Studio album by The Bug
- Released: 27 August 2021
- Length: 51:52
- Label: Ninja Tune

The Bug chronology
| Angels & Devils (2014) | Fire (2021) |  |

= Fire (The Bug album) =

2021 album by The Bug

Fire is a studio album by Kevin Martin under his alias The Bug. It was released on Ninja Tune on 27 August 2021.

==Critical reception==

At Metacritic, which assigns a weighted average score out of 100 to reviews from mainstream critics, the album received an average score of 85, based on 9 reviews, indicating "universal acclaim".
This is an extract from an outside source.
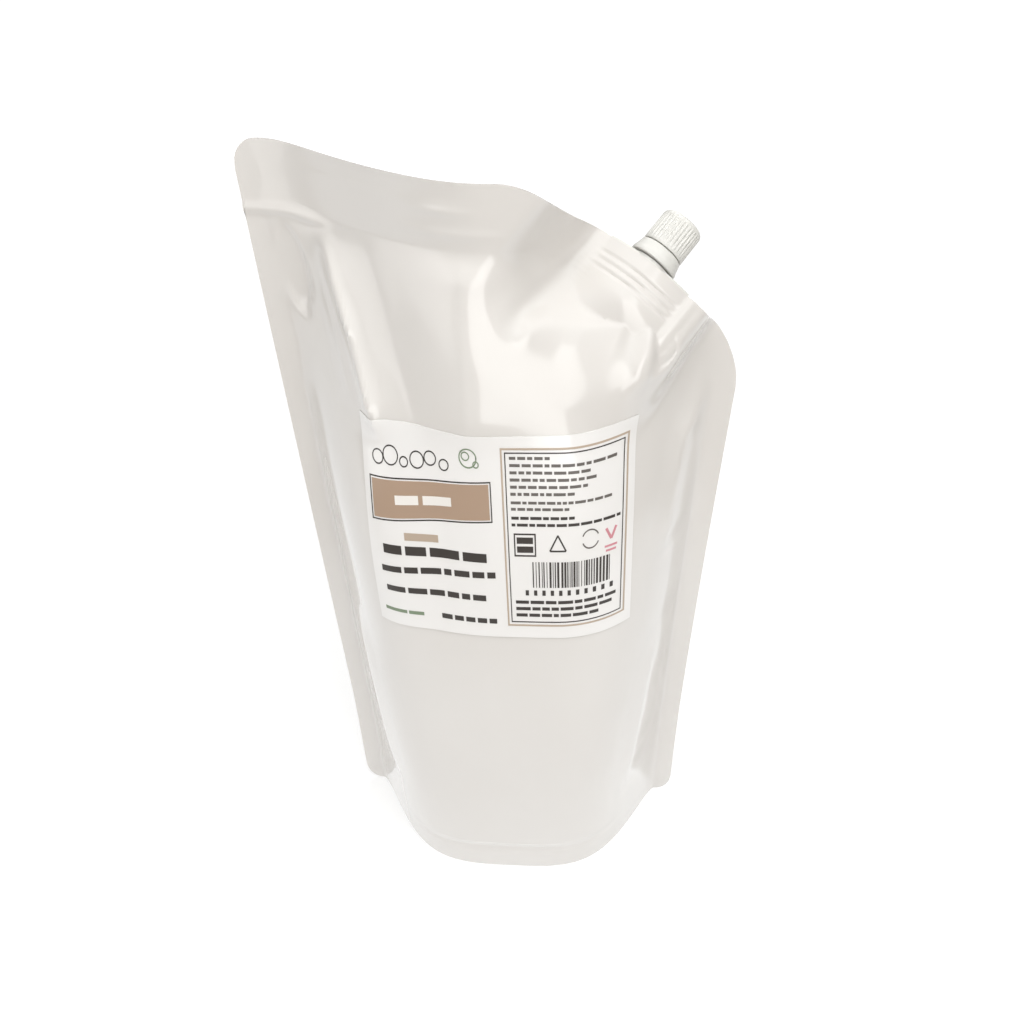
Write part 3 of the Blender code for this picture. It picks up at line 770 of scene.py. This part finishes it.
def words(x0, x1, y, tall, seed, gap=1.2, shortest=2.0, longest=8.0):
    """A line of bars of drawn lengths with even gaps, as a line of words looks from afar."""
    draw = np.random.default_rng(seed)
    shapes, x = [], x0
    while x < x1 - shortest:
        end = min(x1, x + draw.uniform(shortest, longest))
        shapes.append(bar(x, y, end, y + tall))
        x = end + gap
    return shapes


def print_piece(name, shapes, ink_of, low=INK_LOW, high=INK_HIGH):
    """One piece of ink from many shapes."""
    points, faces, start = [], [], 0
    for x, y in shapes:
        more, quads = slab(x, y, low, high, start)
        points.append(more)
        faces.append(quads)
        start += len(more)
    return add_piece(name, np.concatenate(points), np.concatenate(faces), ink_of, "pack")


print("a line of words 40 mm long:", len(words(0.0, 40.0, 0.0, 2.0, 1)), "bars")

# %% Left half: a row of bubbles, a brown band, and lines of words
BAND = (2.4, 39.2, 50.6, 53.2)
BAND_RISE = 0.075


def sloped(shapes, x0, rise):
    """The same shapes, raised in proportion to their distance from x0."""
    return [(x, y + rise * (x - x0)) for x, y in shapes]


def left_half():
    """Bubbles above, a framed band with pale words, four lines of words, and a few small green signs."""
    bubbles = [ring(6.6 + 5.3 * k, 59.5 + 1.0 * math.sin(2.1 * k), r, 0.42)
               for k, r in enumerate((2.4, 3.2, 1.8, 2.9, 2.5, 2.0))]
    dark = sloped(frame_lines(*BAND, 0.42), BAND[0], BAND_RISE)
    dark += words(5.8, 47.5, 28.3, 3.2, 3, 1.5, 7.0, 13.0)
    dark += sloped(words(4.2, 50.6, 21.3, 2.2, 4, 1.2, 2.5, 8.5), 4.0, 0.03)
    dark += words(5.2, 49.4, 13.9, 2.1, 5, 1.2, 3.0, 9.0)
    dark += words(27.4, 50.2, 5.3, 1.8, 6, 1.0, 2.5, 6.0)
    print_piece("label_bubbles", sloped(bubbles, 6.6, 0.08), INK_DARK)
    print_piece("label_words_left", dark, INK_DARK)
    inner = [bar(BAND[0] + 0.9, BAND[1] + 0.9, BAND[2] - 0.9, BAND[3] - 0.9)]
    print_piece("label_band", sloped(inner, BAND[0], BAND_RISE), INK_BROWN)
    pale = sloped(words(12.5, 39.5, 44.6, 3.0, 7, 1.8, 5.0, 12.0), BAND[0], BAND_RISE)
    print_piece("label_band_words", pale, INK_PALE, PALE_LOW, PALE_HIGH)
    print_piece("label_words_tan", words(15.0, 38.0, 33.6, 2.6, 8, 1.4, 9.0, 23.0), INK_TAN)
    green = words(3.2, 22.2, 5.4, 1.3, 9, 0.8, 5.0, 10.0)
    green += [ring(42.5, 64.2, 3.4, 0.45), ring(45.4, 62.2, 1.2, 0.4), ring(41.6, 64.8, 1.6, 0.4)]
    print_piece("label_green", green, INK_GREEN)


left_half()

# %% Right half: a double line frame with lines of words, four plain signs and a field of upright lines
PANEL = (54.6, 4.6, 101.4, 68.2)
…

Tom Morgan, in PopMatters, describes Fires "tone" as one of "pure, scorching heat", and observes that it treats of themes including climate change and sociopolitical tensions. Morgan argues that Fire is Martin's "finest" as The Bug.

In Le Devoir, giving the album four stars, Philippe Renaud notes that the elements of grime, dancehall, and electronic music in Fire "add fuel to the fire" of Martin's "indignation". JR Moores, in The Quietus, describes Fire as "like a direct sequel" to London Zoo (2008).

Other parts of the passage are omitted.